Write out the listing in full, matching it word for word.

*EXERCISE MATERIAL*:
——————

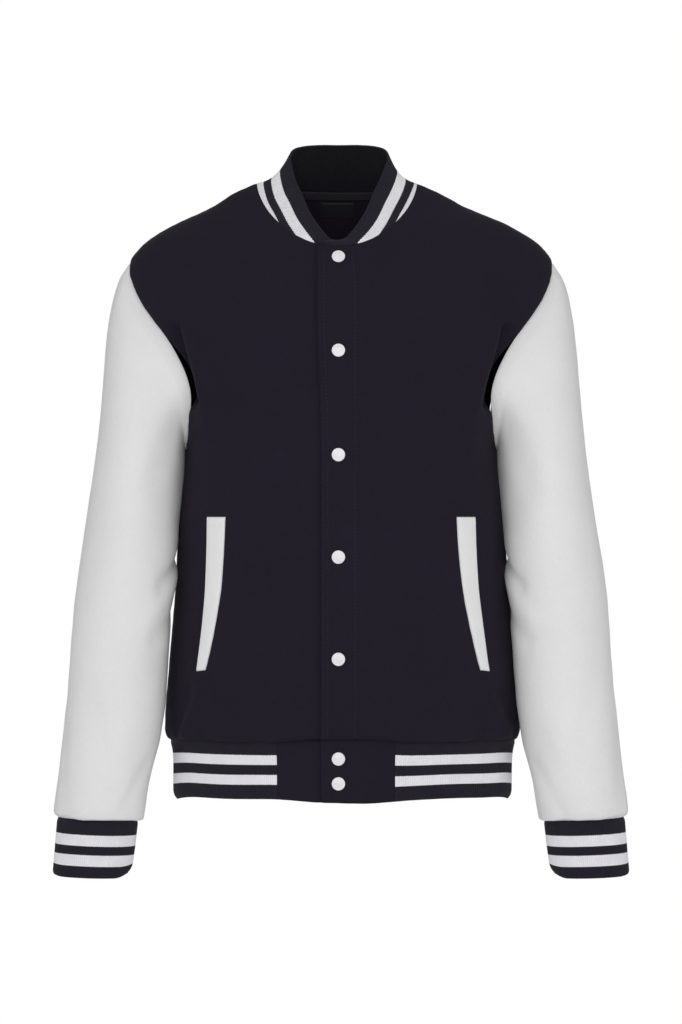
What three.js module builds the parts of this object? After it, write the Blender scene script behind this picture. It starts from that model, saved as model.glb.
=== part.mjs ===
// Varsity jacket, hollow as worn: a fleece body with a snap front and two welt pockets, set-in sleeves,
// and a ribbed stand collar, ribbed cuffs and a ribbed waistband with plain ends.
// Millimetres. +X is the wearer's left, -Y the front, +Z up. The origin is in the middle between the
// shoulders, level with the neck ends of the shoulder seams. The left front lies over the right one.
import * as THREE from 'three';
import { mergeVertices } from 'three/addons/utils/BufferGeometryUtils.js';

// Cloth, seams and ribs
const FLEECE = 2;
const RIB_WALL = 2.4;
const RIB_RAISE = 0.8;
const RIB_PITCH = 4;
const SEAM = 0.3;
const PIPING = 2;

// Front closure: the left front's edge and the right front's hidden edge, and how far the left one is raised
const LEFT_EDGE = -21.7;
const RIGHT_EDGE = 17;
const LIFT = 3.8;
const LIFT_ENDS = 24;
const LIFT_FADES = 26;

// Neck and shoulder: the shoulder seam runs from the neck point out and down to the shoulder point
const NECK_HALF = 95.8;
const NECK_TOP = 4.5;
const NECK_FRONT_DROP = 72.5;
const NECK_BACK_DROP = 9.5;
const SHOULDER_Z = -81;
const UNDERARM_Z = -292;

// Waistband: a rib that starts at the left end panel, goes round the back and stops at the right one
const BAND_TOP = -616.3;
const HEM = -681;
const BAND = { side: 189.5, front: 107.5, back: 101.5, square: 2.4 };
const BAND_LEFT_END = 60;
const BAND_RIGHT_END = -71;

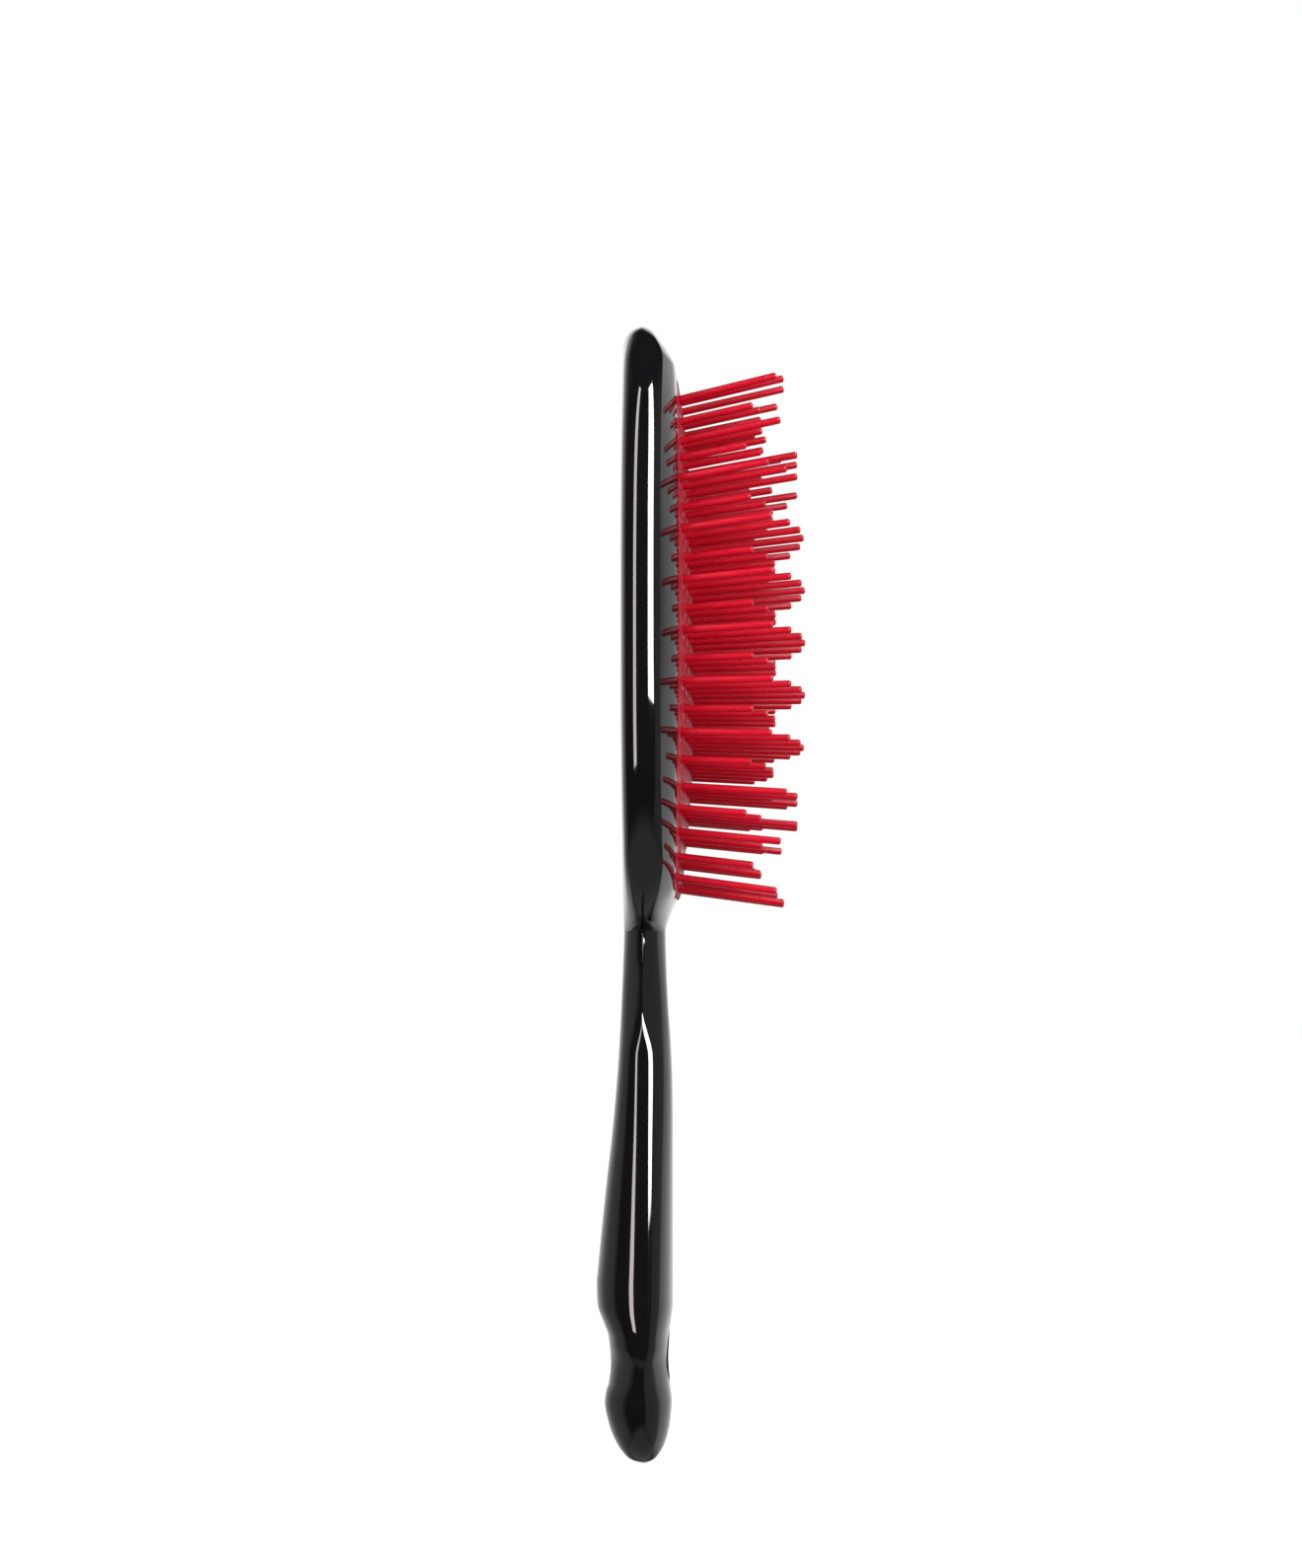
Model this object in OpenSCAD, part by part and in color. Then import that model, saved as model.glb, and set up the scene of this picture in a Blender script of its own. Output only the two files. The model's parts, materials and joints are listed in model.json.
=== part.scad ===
// Detangling hair brush: glossy handle and head, translucent pad, two heights of flexible pins.
// Frame: origin at the centre of the hanging hole, +Z towards the head's tip, +X the way the pins point.

/* [Overall] */
// Height of the head's tip above the hanging hole
tip_z = 194.5; // [190:0.5:200]
// Depth of the handle's end below the hanging hole
end_z = 20.5; // [18:0.5:23]
// Radius of the hanging hole
hang_hole_r = 4; // [3:0.25:4.5]

/* [Head] */
// Half of the head's width
head_half_w = 37.5; // [36:0.5:40]
// Half of the head's nominal length
head_half_l = 57.1; // [56:0.1:58]
// Squareness of the ovals: 2 is an ellipse
oval_power = 2.5; // [2.3:0.1:2.8]
// Width of the sloping rim around the pad
rim_w = 6.7; // [6.2:0.1:7.2]

/* [Pad] */
// Half of the pad's width
pad_half_w = 29.5; // [29:0.1:30]
// Half of the pad's length
pad_half_l = 49.1; // [49:0.1:49.3]
// Height of the middle of the pad above the hanging hole
pad_mid_z = 135.7; // [135.6:0.1:135.8]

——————

*THE OUTPUT*:
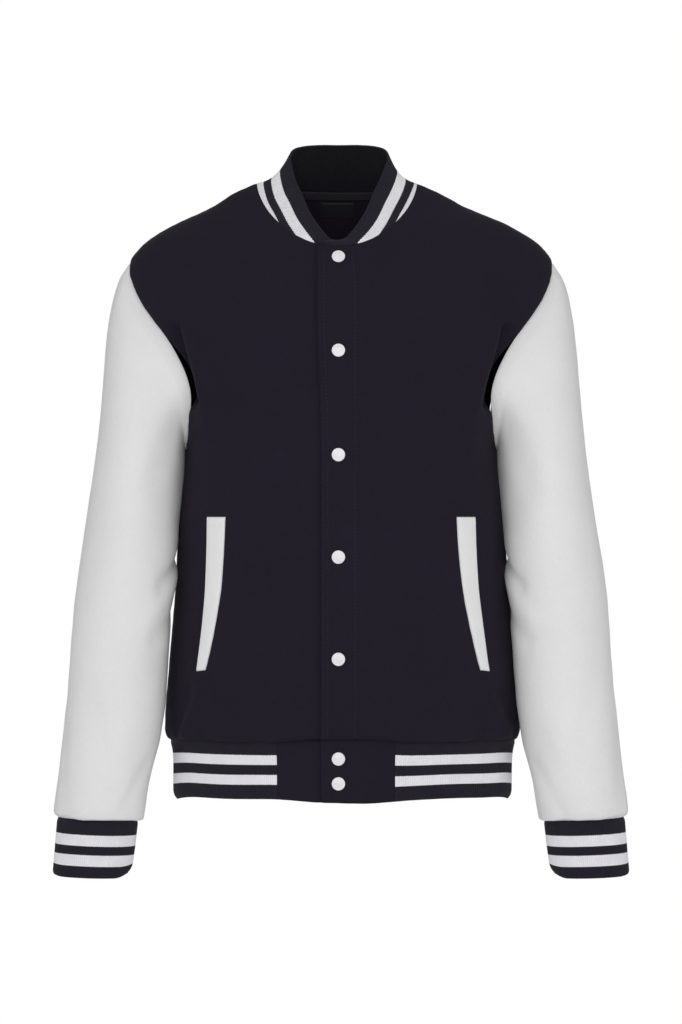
What three.js module builds the parts of this object? After it, write the Blender scene script behind this picture. It starts from that model, saved as model.glb.
=== part.mjs ===
// Varsity jacket, hollow as worn: a fleece body with a snap front and two welt pockets, set-in sleeves,
// and a ribbed stand collar, ribbed cuffs and a ribbed waistband with plain ends.
// Millimetres. +X is the wearer's left, -Y the front, +Z up. The origin is in the middle between the
// shoulders, level with the neck ends of the shoulder seams. The left front lies over the right one.
import * as THREE from 'three';
import { mergeVertices } from 'three/addons/utils/BufferGeometryUtils.js';

// Cloth, seams and ribs
const FLEECE = 2;
const RIB_WALL = 2.4;
const RIB_RAISE = 0.8;
const RIB_PITCH = 4;
const SEAM = 0.3;
const PIPING = 2;

// Front closure: the left front's edge and the right front's hidden edge, and how far the left one is raised
const LEFT_EDGE = -21.7;
const RIGHT_EDGE = 17;
const LIFT = 3.8;
const LIFT_ENDS = 24;
const LIFT_FADES = 26;

// Neck and shoulder: the shoulder seam runs from the neck point out and down to the shoulder point
const NECK_HALF = 95.8;
const NECK_TOP = 4.5;
const NECK_FRONT_DROP = 72.5;
const NECK_BACK_DROP = 9.5;
const SHOULDER_Z = -81;
const UNDERARM_Z = -292;

// Waistband: a rib that starts at the left end panel, goes round the back and stops at the right one
const BAND_TOP = -616.3;
const HEM = -681;
const BAND = { side: 189.5, front: 107.5, back: 101.5, square: 2.4 };
const BAND_LEFT_END = 60;
const BAND_RIGHT_END = -71;

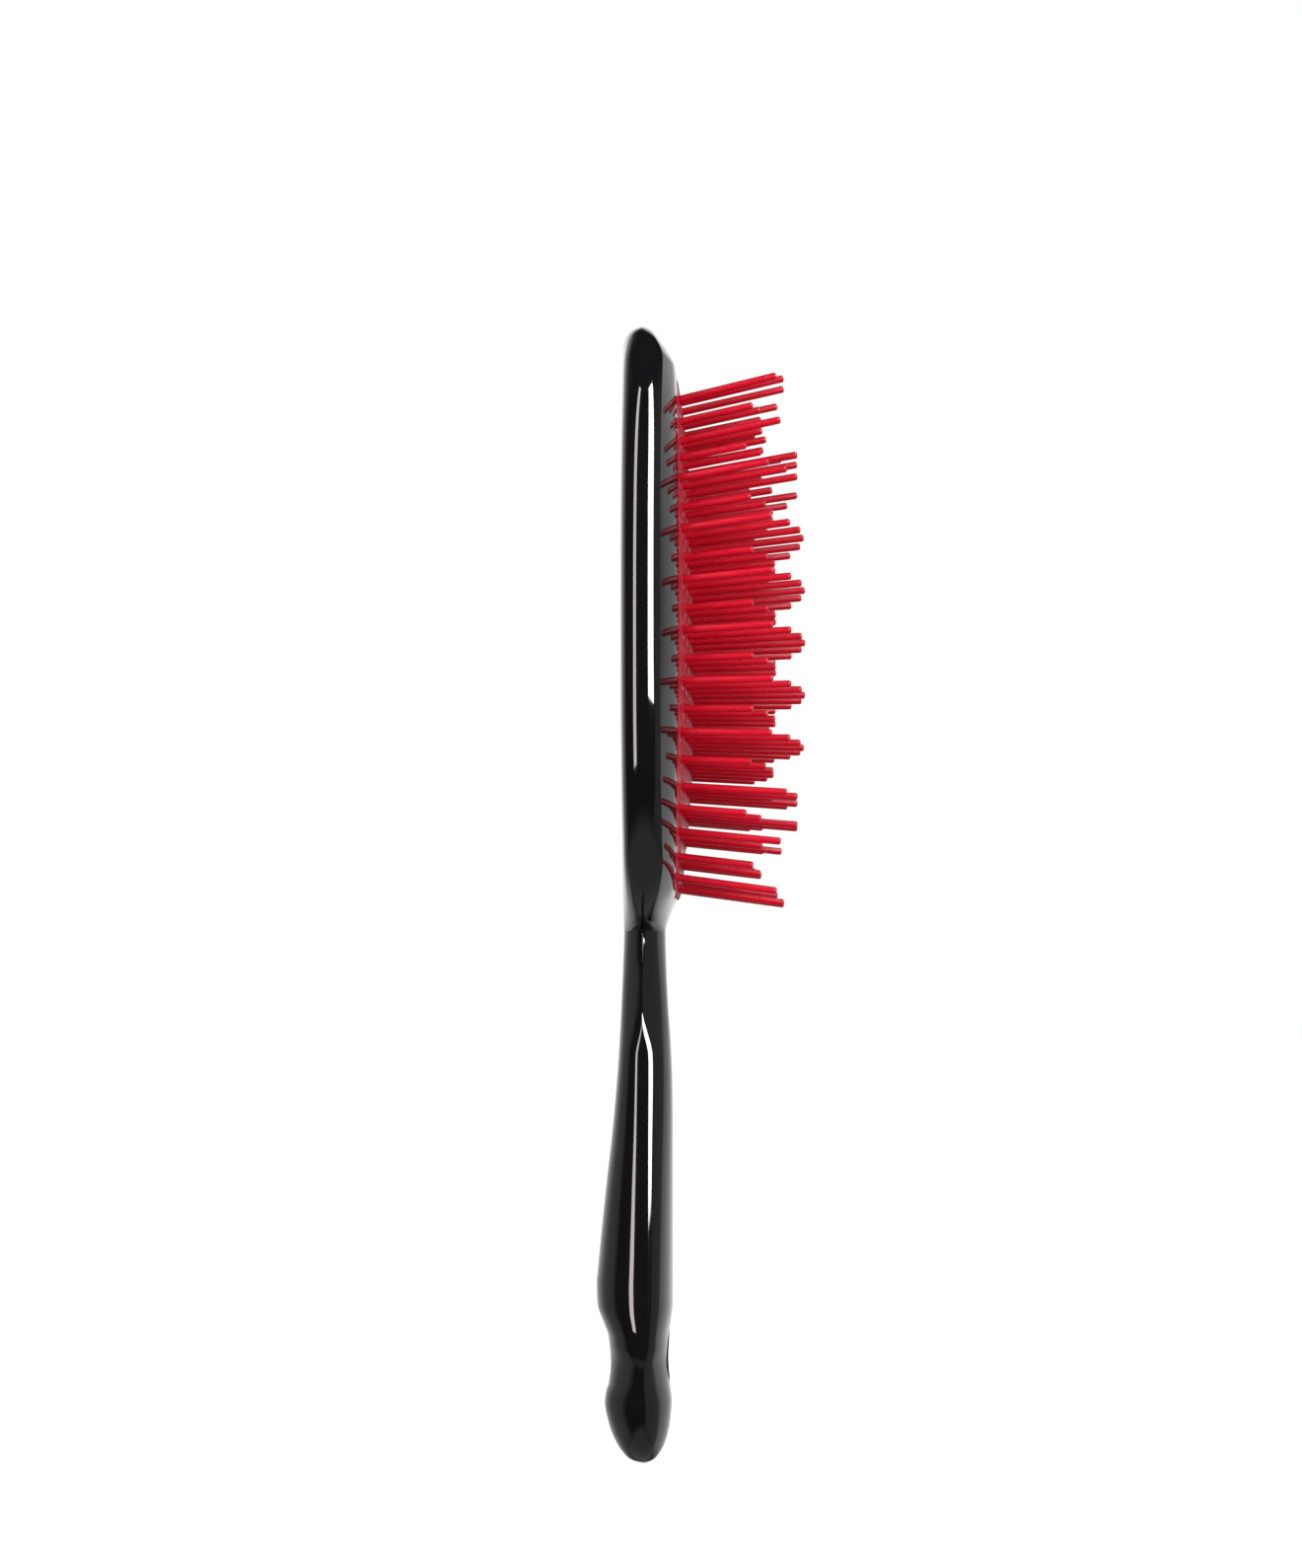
Model this object in OpenSCAD, part by part and in color. Then import that model, saved as model.glb, and set up the scene of this picture in a Blender script of its own. Output only the two files. The model's parts, materials and joints are listed in model.json.
=== part.scad ===
// Detangling hair brush: glossy handle and head, translucent pad, two heights of flexible pins.
// Frame: origin at the centre of the hanging hole, +Z towards the head's tip, +X the way the pins point.

/* [Overall] */
// Height of the head's tip above the hanging hole
tip_z = 194.5; // [190:0.5:200]
// Depth of the handle's end below the hanging hole
end_z = 20.5; // [18:0.5:23]
// Radius of the hanging hole
hang_hole_r = 4; // [3:0.25:4.5]

/* [Head] */
// Half of the head's width
head_half_w = 37.5; // [36:0.5:40]
// Half of the head's nominal length
head_half_l = 57.1; // [56:0.1:58]
// Squareness of the ovals: 2 is an ellipse
oval_power = 2.5; // [2.3:0.1:2.8]
// Width of the sloping rim around the pad
rim_w = 6.7; // [6.2:0.1:7.2]

/* [Pad] */
// Half of the pad's width
pad_half_w = 29.5; // [29:0.1:30]
// Half of the pad's length
pad_half_l = 49.1; // [49:0.1:49.3]
// Height of the middle of the pad above the hanging hole
pad_mid_z = 135.7; // [135.6:0.1:135.8]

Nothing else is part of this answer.